Syncing a fork with its upstream¤

This is used to keep a local fork up-to-date with the original upstream repository.

  1. Connect the local to the original upstream repository.

    git remote add upstream https://github.com/${USERNAME}/${REPONAME}
    
  2. Checkout, fetch and merge the upstream master branch to the local one.

    git checkout main
    git fetch upstream
    git merge upstream/master
    
  3. Push changes to update to remote forked repository.

    git push
    

See GitHub help for more information.

Dev tooling¤

Check all available commands using pdm run --list.

Formatting¤

We use black. You can run pdm run fmt or black . in the project root to format every file.

pdm run fmt

This is the equivalent of running black . in the project root.

Import sorting managed by ruff.

Linting¤

ruff, pylint and mypy are configured.

pdm run lint-ruff
pdm run lint-pylint

This is the equivalent of running pylint --django-settings-module=firefighter.settings <our_sources> in the project root.

Note

We are progressively disabling Pylint checks that are implemented by ruff.

pdm run lint-mypy

This is the equivalent of running mypy <our_sources> in the project root.

Warning

The lint checks won't pass, as they are still some issues/false positives that needs to be fixed.

Testing¤

pdm run tests

This is the equivalent of running pytest tests in the project root.

Warning

The testing coverage is still very low.

Documentation¤

pdm run docs-serve

This is the equivalent of running mkdocs serve in the project root. // TODO Pre-commit hook

Read more in the documentation contribution docs.

Conventions¤

Code style¤

We loosely follow the PEP8 style guide and Google's Python Style Guide.
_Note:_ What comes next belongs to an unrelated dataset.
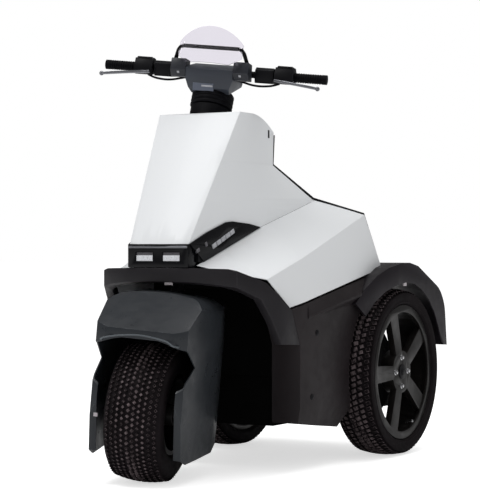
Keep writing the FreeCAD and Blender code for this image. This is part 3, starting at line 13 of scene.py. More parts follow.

Use your best judgement when deciding whether to break the rules.

Imports¤

Import sorting is managed by ruff. Absolute imports are enforced.

Docstrings¤

We use Google-style docstrings.

You can link to other classes, methods, functions, or modules by using the mkdocstrings cross-reference syntax:

With a custom title:
[`Object 1`][full.path.object1]

With the identifier as title:
[full.path.object2][]

You can cross-reference to the Python standard library and Django objects.